There are also two big canoe works – canoes being one of Smith’s most frequently recurring objects. Bradley says: “She used the canoe … to signify the power of the artist to communicate across borders.” One is a physical canoe, drenched in red ochre, that hangs suspended over the staircase. Made with her son, the canoe is filled with hyper-realistic animals, apparently representing her family.



Jaune Quick-to-See Smith, Trade Canoe: Turtle Island, 2024-25. Installation view, Fruitmarket, Edinburgh, 7 November 2025 – 1 February 2026. Photo: Veronica Simpson.

The other is a triptych at the far end of the gallery, called Trade Canoe: Turtle Island (2024-25). Turtle Island is a term taken from Native Americans mythologies about the creation of the American continent, describing a landmass forming on the back of a turtle. Writing in the catalogue, Lara M Evans (Cherokee Nation) says the canoe is “packed with all the things we need for survival, including reminders of the past, tools for the future, and the mistakes we hope never to repeat”.

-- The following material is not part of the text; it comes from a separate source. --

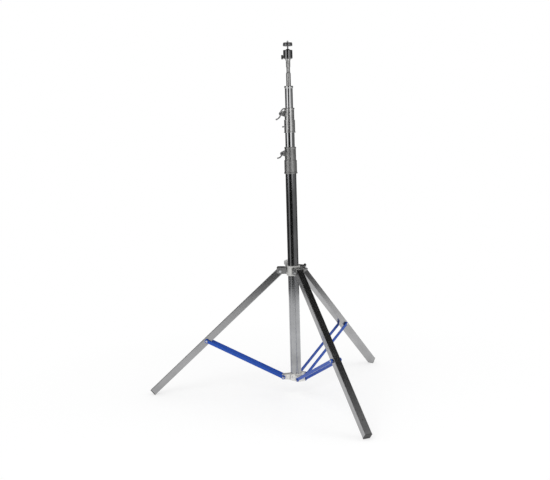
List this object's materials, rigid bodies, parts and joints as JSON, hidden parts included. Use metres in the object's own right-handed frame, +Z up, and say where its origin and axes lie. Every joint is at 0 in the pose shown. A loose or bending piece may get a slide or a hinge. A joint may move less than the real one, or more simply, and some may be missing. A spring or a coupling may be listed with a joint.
{
  "type": "lighting stand",
  "caption": "Telescoping lighting stand with a folding braced three-leg base, two lever clamps and a small ball head with a camera stud.",
  "frame": {"origin": "on the column's axis at the level of the floor that the feet stand on", "axes": "+Z up along the mast, -Y along the front leg; +X completes a right-handed frame"},
  "size_m": [1.0944, 0.9482, 1.4627],
  "materials": {
    "chrome_steel": "polished",
    "satin_steel": "satin",
    "cast_alloy": "satin",
    "zinc_fastener": "zinc plated",
    "leg_finish": "polished plating",
    "brace_blue": "gloss",
    "black_plastic": "matte",
    "black_gloss": "gloss",
    "nylon": "matte",
    "foot_rubber": "matte",
    "grey_knob": "gloss",
    "cork_rubber": "matte"
  },
  "bodies": {
    "column": {"column_tube": "chrome_steel", "column_end_plug": "nylon", "base_collar": "cast_alloy", "base_collar_screws": "zinc_fastener", "base_pivot_bolts": "zinc_fastener", "lower_clamp_collar": "satin_steel", "lower_clamp_liner": "nylon", "lower_clamp_nut": "zinc_fastener"},
    "leg_collar": {"leg_collar_ring": "cast_alloy", "leg_collar_liner": "nylon", "leg_bracket_front": "cast_alloy", "leg_bracket_rear": "cast_alloy", "leg_bracket_left": "cast_alloy", "leg_pivot_bolts": "zinc_fastener", "lock_shelf": "cast_alloy"},
    "collar_knob": {"lock_knob": "grey_knob", "lock_stud": "zinc_fastener"},
    "leg_lock": {"leg_lock_lever": "zinc_fastener", "leg_lock_ball": "black_plastic"},
    "riser_1": {"riser_1_tube": "chrome_steel", "riser_1_guide_bush": "nylon", "upper_clamp_collar": "satin_steel", "upper_clamp_liner": "nylon", "upper_clamp_nut": "zinc_fastener", "upper_clamp_fixing_screw": "zinc_fastener"},
    "riser_2": {"riser_2_tube": "chrome_steel", "riser_2_guide_bush": "nylon", "riser_2_top_cap": "chrome_steel", "spigot_adapter": "satin_steel", "head_base": "chrome_steel"},
    "lower_wing_lever": {"lower_lever": "satin_steel", "lower_lever_screw": "zinc_fastener"},
    "upper_wing_lever": {"upper_lever": "satin_steel", "upper_lever_screw": "zinc_fastener"},
    "head_pan": {"head_housing": "black_gloss", "ball_seat": "nylon"},
    "head_tilt": {"head_ball": "black_gloss", "camera_plate": "black_gloss", "plate_pad": "cork_rubber", "camera_stud": "zinc_fastener"},
    "head_lock": {"head_lock_knob": "black_plastic", "head_lock_screw": "zinc_fastener"},
    "front_leg": {"front_leg_tube": "leg_finish", "front_leg_bush": "nylon", "front_foot_cap": "foot_rubber"},
    "front_brace": {"front_brace_bar_near": "brace_blue", "front_brace_bar_far": "brace_blue", "front_brace_rivets": "zinc_fastener"},
    "rear_leg": {"rear_leg_tube": "leg_finish", "rear_leg_bush": "nylon", "rear_foot_cap": "foot_rubber"},
    "rear_brace": {"rear_brace_bar_near": "brace_blue", "rear_brace_bar_far": "brace_blue", "rear_brace_rivets": "zinc_fastener"},
    "left_leg": {"left_leg_tube": "leg_finish", "left_leg_bush": "nylon", "left_foot_cap": "foot_rubber"},
    "left_brace": {"left_brace_bar_near": "brace_blue", "left_brace_bar_far": "brace_blue", "left_brace_rivets": "zinc_fastener"}
  },
  "joints": [
    {"name": "riser_1_slide", "type": "slide", "parent": "column", "child": "riser_1", "axis": [0, 0, 1], "range_m": [-0.055, 0.72]},
    {"name": "riser_2_slide", "type": "slide", "parent": "riser_1", "child": "riser_2", "axis": [0, 0, 1], "range_m": [-0.055, 0.77]},
    {"name": "leg_fold", "type": "slide", "parent": "column", "child": "leg_collar", "axis": [0, 0, 1], "range_m": [0, 0.33833]},
    {"name": "lower_lever_turn", "type": "hinge", "parent": "column", "child": "lower_wing_lever", "pos_m": [-0.03044, 0.01375, 1.014], "axis": [-0.4115, -0.9114, 0], "range_deg": [-30, 270]},
    {"name": "upper_lever_turn", "type": "hinge", "parent": "riser_1", "child": "upper_wing_lever", "pos_m": [-0.03135, 0.01416, 1.174], "axis": [-0.4115, -0.9114, 0], "range_deg": [-30, 270]},
    {"name": "collar_knob_turn", "type": "hinge", "parent": "leg_collar", "child": "collar_knob", "pos_m": [0, 0.053, 0.56], "axis": [0, 0, 1], "range_deg": [-180, 180]},
    {"name": "leg_lock_turn", "type": "hinge", "parent": "leg_collar", "child": "leg_lock", "pos_m": [0.06025, 0.00245, 0.5316], "axis": [0.5, -0.866, 0], "range_deg": [-25, 60]},
    {"name": "head_pan_turn", "type": "hinge", "parent": "riser_2", "child": "head_pan", "pos_m": [0, 0, 1.4], "axis": [0, 0, 1], "continuous": true},
    {"name": "head_tilt_turn", "type": "hinge", "parent": "head_pan", "child": "head_tilt", "pos_m": [0, 0, 1.418], "axis": [-0.9114, 0.4115, 0], "range_deg": [-38, 90]},
    {"name": "head_lock_turn", "type": "hinge", "parent": "head_pan", "child": "head_lock", "pos_m": [-0.02005, 0.00905, 1.3985], "axis": [-0.9114, 0.4115, 0], "range_deg": [-180, 180]},
    {"name": "front_leg_hinge", "type": "hinge", "parent": "leg_collar", "child": "front_leg", "pos_m": [0, -0.0534, 0.5316], "axis": [1, 0, 0], "range_deg": [0, 45.5]},
    {"name": "front_brace_hinge", "type": "hinge", "parent": "column", "child": "front_brace", "pos_m": [0, -0.0519, 0.0817], "axis": [-1, 0, 0], "range_deg": [0, 61.9]},
    {"name": "rear_leg_hinge", "type": "hinge", "parent": "leg_collar", "child": "rear_leg", "pos_m": [0.04625, 0.0267, 0.5316], "axis": [-0.5, 0.866, 0], "range_deg": [0, 45.5]},
    {"name": "rear_brace_hinge", "type": "hinge", "parent": "column", "child": "rear_brace", "pos_m": [0.04495, 0.02595, 0.0817], "axis": [0.5, -0.866, 0], "range_deg": [0, 61.9]},
    {"name": "left_leg_hinge", "type": "hinge", "parent": "leg_collar", "child": "left_leg", "pos_m": [-0.04625, 0.0267, 0.5316], "axis": [-0.5, -0.866, 0], "range_deg": [0, 45.5]},
    {"name": "left_brace_hinge", "type": "hinge", "parent": "column", "child": "left_brace", "pos_m": [-0.04495, 0.02595, 0.0817], "axis": [0.5, 0.866, 0], "range_deg": [0, 61.9]}
  ],
  "couplings": [
    {"joint": "front_leg_hinge", "follows": "leg_fold", "rad_per_m": 2.3214},
    {"joint": "front_brace_hinge", "follows": "leg_fold", "rad_per_m": 3.1672},
    {"joint": "rear_leg_hinge", "follows": "leg_fold", "rad_per_m": 2.3214},
    {"joint": "rear_brace_hinge", "follows": "leg_fold", "rad_per_m": 3.1672},
    {"joint": "left_leg_hinge", "follows": "leg_fold", "rad_per_m": 2.3214},
    {"joint": "left_brace_hinge", "follows": "leg_fold", "rad_per_m": 3.1672}
  ]
}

Jaune Quick-to-See Smith: Wilding, installation view, Fruitmarket, Edinburgh, 7 November 2025 – 1 February 2026.

There is also an arrangement of some of Smith’s many drawings, framed and collaged across one wall in a vaguely fish-shaped formation. Coyote Stories Number 2 (1996-2025) followed by the smaller Coyote Stories Number 1 (1996-2025). Such an exuberant expression of her life and art, the irrepressible spirit with which she conjured thoughts, feelings and ideas: it is a fitting final flourish to an artist of enduring significance.

As Evans says: “In painting after painting, Smith explores ways to bring viewers to an understanding that is fundamentally not western, not colonial. It is a long, slow effort to indigenise cultural and political structures still steeped in colonial practices.”